You can sculpt them just the way you like or go au naturel. It's all good.


----------



## Knotyoureality (Aug 3, 2012)

For reference -and yes, the tank is a mess, just finished moving some plants and grabbed the shot on the fly for this post. Tank is medium-low light, low ferts, no C02. 


Anubia Nana. Leaves are 1-1.5" long. 










Anubia Nana Petite. Leaves are fingernail sized; this piece was trimmed (no roots) and mounted from another tank just 3 1/2 weeks ago. 










Anubias also respond very well to clipping so it's easy to trim out any low hanging leaves that start to obscure the roots, or trim out excess roots if the plant gets a little crazy on you. You can also use a drop of super glue here and there--when you first mount it or later after it's grown a few roots if you start with a bare clipping--to fasten down the roots directly and coax them into the growth pattern you want.


----------



## JMN16150 (Jul 21, 2012)

Wow, awesome pics of Anubias roots!
These are my Anubias, they like to send roots all over the place.
Do you of you happen to know what it is? It's small and the leaves are as big as the horned nerite but no bigger...


----------



## cbachmann (Aug 6, 2013)

The cool thing about anubias is that the roots start to adhere to whatever theyre on after a while.


----------



## Monster Fish (Mar 15, 2011)

The anubias roots will also eventually grow into the substrate.


----------



## HelplesslyHuman (Dec 19, 2013)

Whoa those are absolutely incredible! Thanks, really helped me to see the difference. What tank of yours are these pics from? I'm checking a couple of your albums out now and I'm very impressed, you do some really cool work. 
Is that a consistent growth rate with the nana petite?
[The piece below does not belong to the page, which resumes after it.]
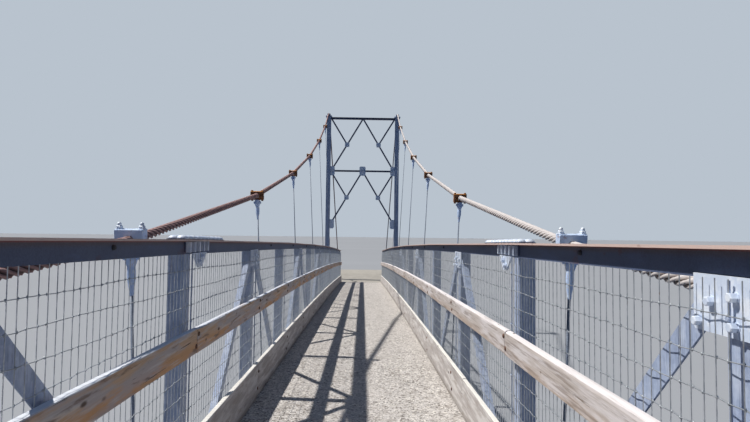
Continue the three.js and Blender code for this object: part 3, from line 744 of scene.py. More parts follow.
@dataclass
class Truss(Assembly):
    """One section of a stiffening truss: channel and I chords, square posts, angle diagonals and gussets."""

    side: Side
    name: str
    limits: Pair
    chord_inner: float = 937
    chord_width: float = 100
    flange: float = 10
    lip: float = 8  # by which the upper chord's channel is deeper than the solid
    top: Pair = (1390, 1470)
    bottom: Pair = (-504.5, -392.5)
    post_inner: float = 990
    post_size: float = 100
    beam_top: float = -236.5
    diagonal_face: float = 984
    diagonal_width: float = 80
    diagonal_depth: float = 48
    foot: float = 55  # of a diagonal's middle line, from the post's
    leg: float = 8  # thickness of the diagonals' angle
    cope: float = 150  # length at each end over which the outer leg is cut away
    slope: float = 30  # length over which it then gains its depth
    clear_bottom: float = 45  # from a diagonal's foot to the lower chord
    clear_top: float = 84  # from its head to the upper chord's middle
    gusset_inner: float = 975
    gusset_half: float = 162
    gusset_low: float = 1240
    plate: float = 8
    bolt: float = 15
    base_plate: Triple = (130, 96, 12)
    stiffener: Pair = (35, 8)
    # Near-black knobs on the upper chord's web, halfway between posts: their profile, and their depth under the
    # chord's top.
    dark_knob: tuple[Pair, ...] = ((0, 13), (7, 12), (12, 7))
    dark_knob_below: float = 38
    foot_plate: tuple[Pair, ...] = ((55, -2), (240, -2), (330, 130), (250, 210), (170, 210), (55, 60))
    head_bolts: tuple[Pair, ...] = ((-6, 1268), (-6, 1341), (-94, 1322), (-147, 1264), (82, 1322), (135, 1264))
    foot_bolts: tuple[Pair, ...] = ((150, 40), (190, 82), (230, 124))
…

I thought anubias grew much more slowly than that.



Knotyoureality said:


> For reference -and yes, the tank is a mess, just finished moving some plants and grabbed the shot on the fly for this post. Tank is medium-low light, low ferts, no C02.
> 
> 
> Anubia Nana. Leaves are 1-1.5" long.
> ...


----------



## cbachmann (Aug 6, 2013)

Mine grow pretty quick, at least one leaf per week, more if they've been trimmed recently

Sent from my DROID RAZR HD using Tapatalk


----------



## trailsnale (Dec 2, 2009)

my tank is new, but i'm trying for that 'jungle' feel as well.


----------



## Zapins (Jan 7, 2006)

trailsnale said:


> my tank is new, but i'm trying for that 'jungle' feel as well.


Neat looking tank, I've always enjoyed anubias "jungle tanks."


----------



## Italionstallion888 (Jun 29, 2013)




----------



## amcoffeegirl (May 26, 2009)

I think this is really lovely. I float anarchris in my tanks all the time you could just tie it around the branches. It reminds me of orchids right now the way they grow in the trees.


----------



## jbig (Jul 13, 2012)

go with anubias for sure!

I've always planted my anubias on overhanging driftwood and the roots grow pretty quickly. always loved the look of the roots draping over the driftwood into the substrate.


----------



## Knotyoureality (Aug 3, 2012)

HelplesslyHuman said:


> Whoa those are absolutely incredible! Thanks, really helped me to see the difference. What tank of yours are these pics from? I'm checking a couple of your albums out now and I'm very impressed, you do some really cool work.
> Is that a consistent growth rate with the nana petite? I thought anubias grew much more slowly than that.


Glad they helped, and thanks. These are in my 20g long--honestly can't remember if I've added it to my albums or not yet. All of my tanks are low tech. 

Lighting: T5 Nova
Ferts: 2x weekly liquid micro/macro mix with an occasional extra shot of potassium. No c02, no excel. 
Substrate: Sand with a scattering of surface fluorite 

Light levels have been reduced lately with a heavy coat of floaters. Before that, I was getting 2-3 leaves a week on the petite, with floaters (and somewhat reduced photo period) it's slowed down to just 1-2 a week. The 'mother' plants are in my 3g picotope (natural sunlight, 1x week micro/macro mix, shrimp and snail only for stock) and I'm seeing about 1/4" of rhizome growth a month on those. Root growth is *much* more unpreditable, though on average, roots that hang out over an empty area (such as under these branches) grow much faster than roots that lay on a broad surface like a large piece of driftwood or rock.


----------